I’ve been using Docker for a few years now to run my local development setup.
- Docker - for my containers
- Commandbox - so I can run whatever CFML engine I need (thanks Ortus!)
- A database - currently MSSQL
- Mailhog - a SMTP server to intercept email from my application
This all works great but when Docker recently decided to start charging for things I began looking for alternatives and found Podman.
(I don’t have an issue with Docker charging for their tools - I was just curious what else was available)
What is Podman? Podman is a daemonless container engine for developing, managing, and running OCI Containers on your Linux System. Containers can either be run as root or in rootless mode. Simply put: alias docker=podman.
The important part there is docker = podman. Podman is a drop in replacement for Docker!
One thing to note: I am running Linux. If you are using Windows or Mac, Podman will run a virtual machine in the background (QEMU on Mac, WSL2 on Windows). I’ve used Docker on both Mac and Windows and found it very slow but have not used either in awhile so things may have improved with WSL2 and possibly Podman may improve things as well.
I wasn’t sure how difficult it would be to switch but it was relatively painless:
- I uninstalled my current docker-ce and docker-compose. They say you can run both but I didn’t want any weird conflicts, especially as I had planned to alias ‘docker’ to ‘podman’.
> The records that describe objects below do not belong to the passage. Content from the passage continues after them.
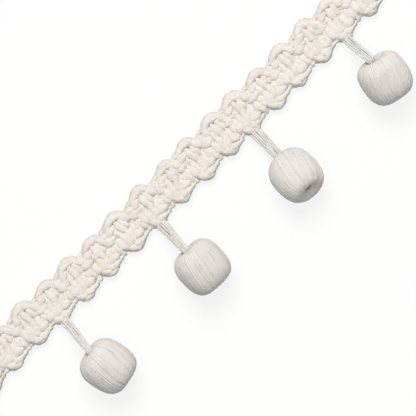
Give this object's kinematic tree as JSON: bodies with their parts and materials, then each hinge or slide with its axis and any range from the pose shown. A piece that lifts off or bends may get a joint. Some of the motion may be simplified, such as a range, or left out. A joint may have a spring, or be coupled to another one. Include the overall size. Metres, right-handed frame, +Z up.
{
  "type": "beaded fringe trim",
  "caption": "Cut length of cream cotton trim: a scalloped crocheted cord heading lying flat, with thread-wound beads on short thread stems along its lower edge.",
  "frame": {"origin": "middle of the heading's flat back, on the surface that the trim lies on", "axes": "+X along the heading, +Y across it away from the beads, +Z up off the surface"},
  "size_m": [0.181, 0.0391, 0.0152],
  "materials": {
    "heading_cord": "matt cream cotton cord, plied and crocheted",
    "stem_thread": "fine cotton thread, slightly lustrous",
    "bead_winding": "wound cotton thread, smooth with a soft sheen"
  },
  "bodies": {
    "root": {"heading": "heading_cord", "stem_1": "stem_thread", "stem_2": "stem_thread", "stem_3": "stem_thread", "stem_4": "stem_thread", "bead_1": "bead_winding", "bead_2": "bead_winding", "bead_3": "bead_winding", "bead_4": "bead_winding"}
  },
  "joints": []
}
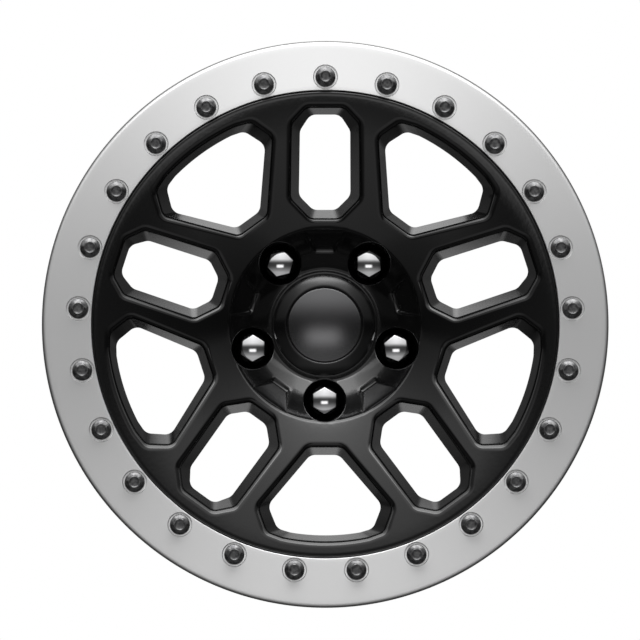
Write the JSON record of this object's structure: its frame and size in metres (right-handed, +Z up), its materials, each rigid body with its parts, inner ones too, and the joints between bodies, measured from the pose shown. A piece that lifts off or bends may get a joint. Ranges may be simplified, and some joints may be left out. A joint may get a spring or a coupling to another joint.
{
  "type": "beadlock wheel",
  "caption": "One-piece cast off-road wheel whose outer tyre bead is clamped by a machined ring and a full circle of flange bolts, with lug nuts and a clipped centre cap",
  "frame": {"origin": "centre of the mounting pad, on the wheel's axis, in the plane that meets the vehicle's hub", "axes": "Y is the wheel's axis, +Y points to the vehicle and the face looks along -Y; Z is up with a ring bolt and a spoke at the top; X is to the right seen from the front"},
  "size_m": [0.4709, 0.2356, 0.471],
  "materials": {
    "gloss_black": "gloss black powder coat under clear lacquer on cast aluminium",
    "machined_aluminium": "satin turned face with fine concentric tool marks",
    "dark_steel": "dark grey coated steel, satin",
    "plain_steel": "plain steel",
    "chrome": "bright chrome plate",
    "black_plastic": "semi-gloss black moulding",
    "satin_disc": "satin graphite, domed, unmarked"
  },
  "bodies": {
    "root": {"wheel_casting": "gloss_black", "beadlock_ring": "machined_aluminium", "ring_bolts": "dark_steel", "thread_inserts": "plain_steel", "lug_nuts": "chrome", "cap_body": "black_plastic", "cap_disc": "satin_disc", "cap_wire_ring": "plain_steel"}
  },
  "joints": []
}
- Install podman (via apt)
- Install podman-compose (via pip)
- Update .bash_profile with docker alias: alias docker=podman
I tried spinning up my usual docker-compose file and immediately hit a snag. It was complaining it couldn’t find my images. It appears Podman can look in multiple locations for images, and unfortunately Docker hub isn’t included by default. The solution was simple - add an additional path docker.io/ to your image declaration:
My Commandbox setup is configured to serve my app on port 80. The next issue I ran into was since Podman doesn’t run as root I couldn’t hit port 80.
This is a security concern but it’s my local system so I just ran this to allow unprivileged users to access port 80:
sudo sysctl net.ipv4.ip_unprivileged_port_start=80
You can also choose to run Podman as root and avoid some of these issues, while exposing yourself to the risks of running containers as root :)
Finally I ran ‘podman-compose up’ and watched the console for any errors.
And it worked!
The only other issue I ran into was a permission issue with my MSSQL volumes. I create two volumes - one where I can store the MSSQL DATA folder so my dbs will persist, and the other is a backup folder where I can put .bak files and restore them. When I attempted to restore a database I got a permission issue when accessing my backup folder. This is again related to running Podman a non-root. If you run into this situation just Google for it and there are a variety of solutions based on how you have things configured.
Finally, once I confirmed everything was working I toasted my old Docker image and volume files just to free up some space.
I’ve been using Podman for a few days now with no issues. All my ‘docker’ commands I’m familiar with continue to work so there is no need to learn new commands.
Podman is just one of a set of tools available from the containers group - there is also:
- buildah - for building images
- skopeo is a command line utility that performs various operations on container images and image repositories
- podman-desktop - a gui interface which mimics Docker Desktop
As I use Podman more I’ll try and blog about these additional tools.